We recently deployed Filebeat as part of an ELK deployment in our production environment. Generally, things have gone well, but Filebeat appears to be having a very difficult time keeping up with some of our highest, point-source log volumes. I am wondering if anyone has advice on how to increase the throughput.
Some background:
- We are running Filebeat 1.0.1 on Centos 6.6.
- We are running Filebeat on about 620 hosts, load-balancing into the logstash cluster.
- We are running Logstash 2.1.1 on Centos 6.6 (with logstash-input-beats v2.1.2, and logstash-output-elasticsearch v2.3.0)
- We are pushing logs into a four-node logstash cluster. Each node in the cluster is a virtual machine with 8CPUs, 4GB RAM.

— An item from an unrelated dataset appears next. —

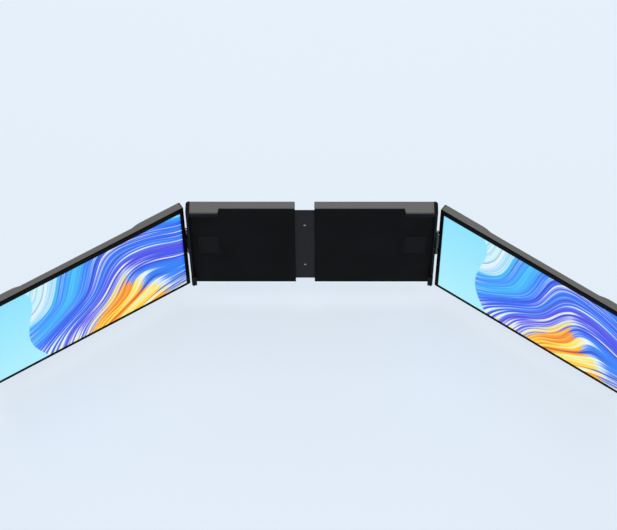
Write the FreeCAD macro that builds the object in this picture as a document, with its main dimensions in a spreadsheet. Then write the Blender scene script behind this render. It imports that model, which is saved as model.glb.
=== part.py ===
import FreeCAD, Part
import Sketcher
import os

# Screen extender: two side monitors hinged on a two-arm bracket that widens
# along rails and hangs by a slot on the top edge of an upright flat panel.
# Frame: X to the right seen from the front, Y to the back, Z up.
# Origin: middle of the slot along X and Y, on the seat that carries the weight.

table = [
    # bracket, seen from the front
    ("outerHalf", 155.65, "origin to the outer side of either arm"),
    ("endWall", 3.0, "thickness of the side walls at the slot's ends"),
    ("endBand", 4.6, "width of the end frame's band on the top and rear"),
    ("leftArmLength", 134.6, "left arm, outer side to inner end"),
    ("rightArmLength", 152.4, "right arm, outer side to inner end"),
    ("bracketTop", 6.8, "slot seat up to the top face"),
    ("bracketDrop", 173.0, "slot seat down to the arms' lower end"),
    ("cornerRound", 4.0, "rounding of the outer rear edges"),
    ("frontChamfer", 1.0, "chamfer along the outer front edges"),
    # bracket, front to back
    ("slotDepth", 5.0, "clear depth between lips and front plate"),
    ("lipThickness", 2.3, "front lips"),
    ("frontPlateWall", 1.2, "plate behind the slot"),
    ("coverDepth", 9.7, "front plate's face to the rear face"),
    ("coverWall", 1.8, "rear cover's walls"),
    # hooks and lips
    ("hookReach", 41.0, "hook block, outer side to inner end"),
    ("hookSlant", 1.5, "slant of the hook block's inner end"),
    ("hookDrop", 2.6, "upper lip below the slot seat"),
    ("seatPad", 0.8, "rubber pad on the slot seat"),
    ("gripPad", 0.4, "rubber pads on lips and front plate"),
    ("gripPadWidth", 26.0, "length of the pads along the hook"),
    ("gripPadInset", 1.2, "pad edges in from the face that carries them"),
    ("backPadHeight", 40.0, "pad on the front plate"),
    ("backPadTop", 60.0, "slot seat down to that pad"),
    ("lowerLipWidth", 6.5, "lower lip, from the outer side"),
    ("lowerLipHeight", 21.0, "lower lip"),
    ("lowerLipRise", 2.0, "arm's lower end up to the lower lip"),
    ("notchHeight", 12.0, "notch in the column above the lower lip"),
    ("notchDepth", 1.3, "how deep that notch goes"),
    ("seatGap", 0.2, "seat pad's long edges to the lip's pad and the front plate"),
    ("footChamfer", 2.4, "chamfer at the column's outer foot"),
    # centre plate, rails and channels
    ("plateCentre", -8.9, "middle of the centre plate along X"),
    ("plateLength", 194.0, "centre plate"),
    ("plateTop", 3.6, "slot seat down to the plate's top edge"),
    ("plateHeight", 162.0, "centre plate"),
    ("plateThickness", 2.4, "centre plate"),
    ("plateRound", 6.0, "corner radius of the centre plate"),
    ("slideClearance", 0.15, "gap between sliding faces"),
    ("windowLength", 58.0, "each of the two lightening windows in the plate"),
    ("windowHeight", 52.0, "each of the two lightening windows in the plate"),
    ("windowWeb", 36.0, "web between the two windows"),
    ("railDrop", 36.0, "slot seat down to the upper rail"),
    ("railSpacing", 96.0, "upper rail to lower rail"),
    ("railStem", 1.2, "rail's stem, front to back"),
    ("railStemWidth", 6.0, "rail's stem"),
    ("railFlange", 1.2, "rail's flange, front to back"),
    ("railFlangeWidth", 11.0, "rail's flange"),
    ("railInset", 2.0, "plate end to rail end"),
    ("channelWall", 1.4, "walls of the rail channels"),
    ("channelLength", 98.0, "rail channels"),
    ("channelInset", 2.0, "arm's inner end to the channel's end"),
    ("glideLength", 12.0, "nylon glides in the channels"),
    ("glideClearance", 0.05, "glide to rail"),
    ("rivetRadius", 1.5, "flush rivets that hold the rails"),
    ("rivetInset", 8.0, "rail's end to its outer rivets"),
    # cover screws
    ("screwRadius", 1.1, "shank of the cover screws"),
    ("screwHead", 2.1, "head radius of the cover screws"),
    ("screwFit", 0.05, "screw to its hole"),
    ("bossHalf", 3.0, "half the side of the square screw bosses"),
    ("bossInner", 25.5, "outer side to the inner screws"),
    ("bossOuter", 11.0, "outer side to the outer screws"),
    ("bossUpper", 26.0, "slot seat down to the upper screws"),
    ("bossLower", 150.0, "slot seat down to the lower screws"),
    # screens
    ("viewLength", 276.0, "visible picture"),
    ("viewHeight", 170.0, "visible picture"),
    ("viewSide", 5.5, "picture to the case's hinge edge and free edge"),
    ("viewDrop", 9.0, "case's top face down to the picture"),
    ("viewChin", 6.0, "picture down to the case's lower face"),
    ("screenTop", 0.9, "slot seat up to the case's top face"),
    ("screenEnd", 10.5, "case thickness at its two end blocks"),
    ("screenMiddle", 8.0, "case thickness between them"),
    ("hingeBlock", 57.0, "length of the block at the hinge edge"),
    ("freeBlock", 51.0, "length of the block at the free edge"),
    ("blockSlope", 12.0, "length of the slopes between block and middle"),
    ("caseWall", 1.4, "walls of the screen case"),
    ("caseCorner", 1.6, "corner radius of the case seen from the front"),
    ("caseEdge", 1.0, "bevel of the case's rear edges"),
    ("bezelThickness", 1.2, "front frame, which covers the case's front"),
    ("bezelBevel", 0.8, "bevel of the front frame's outer edge"),
    ("glassRecess", 0.3, "display glass behind the front frame's face"),
    ("glassFit", 0.2, "glass to the front frame's window"),
    ("panelMargin", 1.2, "display panel beyond the picture, each side"),
    ("panelThickness", 2.8, "display panel behind the glass"),
    ("boardLength", 40.0, "driver board along X"),
    ("boardHeight", 120.0, "driver board"),
    ("boardThickness", 1.2, "driver board"),
    ("boardGap", 0.3, "display panel to the driver board"),
    ("boardEdge", 1.7, "case's free edge to the board"),
    ("boardRise", 15.0, "case's lower face up to the board"),
    ("postHalf", 2.2, "half the side of the posts that carry the board"),
    ("postInset", 5.0, "board's edges to its posts"),
    ("portDepth", 7.0, "sockets on the free edge"),
    ("socketWidth", 9.2, "USB-C socket"),
    ("socketThick", 3.2, "USB-C socket"),
    ("socketWall", 0.35, "sheet of the sockets"),
    ("firstSocket", 57.0, "case's lower face up to the upper USB-C socket"),
    ("socketPitch", 15.0, "between the two USB-C sockets"),
    ("wideSocketWidth", 11.4, "mini HDMI socket"),
    ("wideSocketRise", 29.0, "case's lower face up to the mini HDMI socket"),
    ("portFit", 0.1, "sockets to their cut-outs"),
    ("socketFloor", 1.0, "rear wall of the sockets"),
    ("tongueThick", 0.7, "contact tongue of the sockets"),
    ("tongueInset", 1.4, "socket's ends to its tongue"),
    ("buttonHeight", 9.0, "buttons along Z"),
    ("buttonThick", 2.6, "buttons across the edge"),
    ("buttonStand", 0.6, "how far a button stands out"),
    ("buttonTravel", 0.4, "how far a button goes in"),
    ("buttonGap", 0.2, "button to its cut-out"),
    ("powerRise", 89.0, "case's lower face up to the power button"),
    ("menuRise", 75.0, "case's lower face up to the menu button"),
    ("speakerLength", 30.0, "speaker box in the hinge block"),
    ("shortSpeaker", 22.0, "speaker box in the free block"),
    ("speakerInset", 18.0, "case's hinge edge to its speaker box"),
    ("speakerGap", 1.0, "speaker boxes to the case's lower wall"),
    ("speakerHeight", 12.0, "speaker boxes"),
    ("speakerThick", 3.2, "speaker boxes"),
    # hinges
    ("hingeHeight", 52.0, "whole knuckle"),
    ("middleKnuckle", 25.4, "knuckle on the screen's leaf"),
    ("knuckleGap", 0.3, "between knuckles along the pin"),
    ("pinRadius", 1.0, "hinge pins"),
    ("pinFit", 0.05, "running fit on the pin, radial"),
    ("leafThickness", 1.6, "hinge leaves"),
    ("leafLength", 24.0, "leaf inside the case"),
    ("leafBend", 1.1, "half width of the left leaf's slanted part"),
    ("rearPinOut", 3.05, "left pin beyond the arm's outer side"),
    ("rearPinBehind", 3.25, "left pin behind the arm's rear face"),
    ("rearBarrel", 2.4, "left barrel radius"),
    ("rearReach", 4.5, "left pin to the case's edge, screen straight"),
    ("rearAhead", 8.0, "left screen's face ahead of its pin, screen straight"),
    ("rearHingeDrop", 91.0, "slot seat down to the left hinge's middle"),
    ("frontPinOut", 1.25, "right pin beyond the arm's outer side"),
    ("frontPinBehind", 4.2, "right pin behind the lips' face"),
    ("frontBarrel", 1.9, "right barrel radius"),
    ("frontReach", -0.9, "right pin to the case's edge, screen straight"),
    ("frontBehind", 4.6, "right screen's face behind its pin, screen straight"),
    ("frontHingeDrop", 70.0, "slot seat down to the right hinge's middle"),
    ("recessDepth", 1.6, "recess in the right column for its hinge"),
    ("recessBack", 13.5, "lips' face back to the recess's end"),
    ("past", 1.0, "how far cutting shapes run past a face"),
    ("leftTurn", 31.8, "left screen's turn to the front at rest"),
    ("rightTurn", 34.9, "right screen's turn to the front at rest"),
]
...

- We are indexing into a hybrid virtual/physical ES cluster, with client and master nodes running on virtuals, and data nodes running on physicals.
Our work-loads are highly cyclic, with daytime peaks many times larger than the quieter, nighttime hours. During these peaks, the highest volume, point source logs may emit ~3500 lines per second. In the current phase of integration, there are about 8 hosts that fall into this category.
During these high volumes, we begin to fall behind, and it would certainly appear that some combination of Filebeat or the Filebeat input plugin for Logstash are to blame. I feel fairly confident that this is the case because our logstash processing hosts are barely working, running at around 20% CPU. Stack traces taken on the logstash process consistently show that most threads are waiting around for something to happen. It is rarely the case that I will catch one working at all.
I have already taken a look at this issue, and applied the related change of bumping the spool_size and bulk_max_size to 2048. The change seems to have increased throughput a bit (maybe 30%), but not enough to make a huge difference.
If anyone would like additional detail, please let me know. In the meantime, I will continue investigating, and include any additional details on this thread.